Siddhant Banthia
- Country (sports): India
- Residence: Pune, India
- Born: 4 August 2000 (age 26) Pune, India
- Height: 1.80 m (5 ft 11 in)
- Plays: Right-handed (two-handed backhand)
- College: Wake Forest
- Coach: Jagdish Banthia
- Prize money: US $100,780

Singles
- Career record: 0–0 (at ATP Tour level, Grand Slam level, and in Davis Cup)
- Highest ranking: No. 993 (1 July 2024)
- Current ranking: No. 1,203 (21 September 2026)

Doubles
- Career record: 0–3 (at ATP Tour level, Grand Slam level, and in Davis Cup)
- Career titles: 2 Challenger, 10 ITF
- Highest ranking: No. 115 (21 September 2026)
- Current ranking: No. 115 (21 September 2026)

= Siddhant Banthia =

Indian tennis player

Siddhant Banthia (born 4 August 2000) is an Indian tennis player.

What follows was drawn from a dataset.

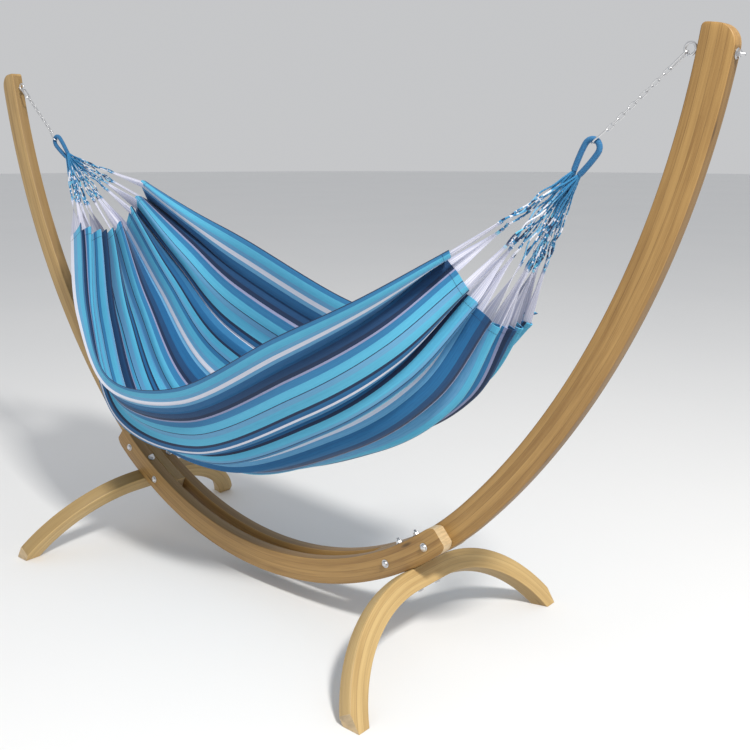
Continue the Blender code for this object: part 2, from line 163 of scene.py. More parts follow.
class Finish:
    """One material. Its nodes are added with node(), which returns a Term."""

    def __init__(self, name, roughness=0.6, metallic=0.0, **constants):
        self.material = bpy.data.materials.new(name)
        self.material.use_nodes = True
        self.tree = self.material.node_tree
        self.shader = self.tree.nodes["Principled BSDF"]
        self.set("Roughness", roughness)
        self.set("Metallic", metallic)
        for socket, value in constants.items():
            self.set(socket.replace("_", " ").title(), value)

    def put(self, socket, value):
        if isinstance(value, Term):
            self.tree.links.new(value.socket, socket)
        elif isinstance(value, (tuple, list)) and len(value) == 3 and socket.type == "RGBA":
            socket.default_value = (*value, 1)
        else:
            socket.default_value = value

    def set(self, name, value):
        self.put(self.shader.inputs[name], value)

    def node(self, kind, settings=None, values=(), output=0):
        made = self.tree.nodes.new(kind)
        for key, value in (settings or {}).items():
            if key == "stops":
                self.set_stops(made.color_ramp, value)
            else:
                setattr(made, key, value)
        pairs = values.items() if isinstance(values, dict) else enumerate(values)
        for key, value in pairs:
            self.put(made.inputs[key], value)
        return Term(self, made.outputs[output])

    def set_stops(self, ramp, stops):
        ramp.interpolation = stops[0]
        while len(ramp.elements) > 1:
            ramp.elements.remove(ramp.elements[-1])
        for k, (place, colour) in enumerate(stops[1]):
            stop = ramp.elements[0] if k == 0 else ramp.elements.new(place)
            stop.position = place
            stop.color = (*colour, 1)

    def attribute(self, name):
        """The three numbers that each point of the mesh carries under this name."""
        own = self.node("ShaderNodeAttribute", {"attribute_name": name}, output="Vector")
        split = self.tree.nodes.new("ShaderNodeSeparateXYZ")
        self.put(split.inputs[0], own)
        return [Term(self, split.outputs[k]) for k in range(3)]

    def point(self, x, y, z):
        return self.node("ShaderNodeCombineXYZ", values=(x, y, z))

    def noise(self, place, scale=1.0, detail=3.0, roughness=0.5):
        values = {"Vector": place, "Scale": scale, "Detail": detail, "Roughness": roughness}
        return self.node("ShaderNodeTexNoise", values=values)

    def between(self, value, low, high):
        """0 below low, 1 above high, and a smooth step from one to the other."""
        settings = {"interpolation_type": "SMOOTHSTEP"}
        return self.node("ShaderNodeMapRange", settings, {"Value": value, "From Min": low, "From Max": high})

    def mix(self, share, first, second, how="MIX"):
        settings = {"data_type": "RGBA", "blend_type": how}
        values = {"Factor": share}
        made = self.node("ShaderNodeMix", settings, values, output=2)
        self.put(made.socket.node.inputs[6], first)
        self.put(made.socket.node.inputs[7], second)
        return made

    def bump(self, height, distance, strength=1.0):
        values = {"Height": height, "Distance": distance, "Strength": strength}
        self.set("Normal", self.node("ShaderNodeBump", values=values))


print("Term and Finish are ready")

# %% [markdown]
# ## Floor finish
# The floor is a plain pale paint. A slow change of tone keeps it from looking like paper.

# %% Floor finish
pale = Finish("pale_floor", roughness=0.9)
floor_place = pale.node("ShaderNodeTexCoord", output="Object")
pale.set("Base Color", pale.mix(pale.noise(floor_place, 0.6), (0.80, 0.81, 0.82), (0.84, 0.845, 0.85)))
floor.data.materials.append(pale.material)
print("Floor painted")

# %% [markdown]
# ## Larch finish
# Each strip is several thin boards glued one on the other and bent. So the grain is worked out in
# the strip's own directions: along it, across it and in from its outer face. Every board has its
# own tone, long streaks of early and late wood, a few small knots, and a thin dark glue line
# where it meets the next. The cut ends are paler and show rings in place of streaks.

# %% Larch finish
BOARD = 0.0215
STREAKS = 42
FIBRES = 420
KNOT_RARITY = 0.55
GLUE_LINE = (0.006, 0.034)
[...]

Banthia has a career high ATP doubles ranking of world No. 115 achieved on 21 September 2026 and a career high singles ranking of No. 993 achieved on 1 July 2024. He is the current No. 4 Indian doubles player.

Banthia played college tennis at Wake Forest University.
==Career==
Banthia made his ATP main draw debut at the 2021 Winston-Salem Open after receiving a wildcard into the doubles main draw.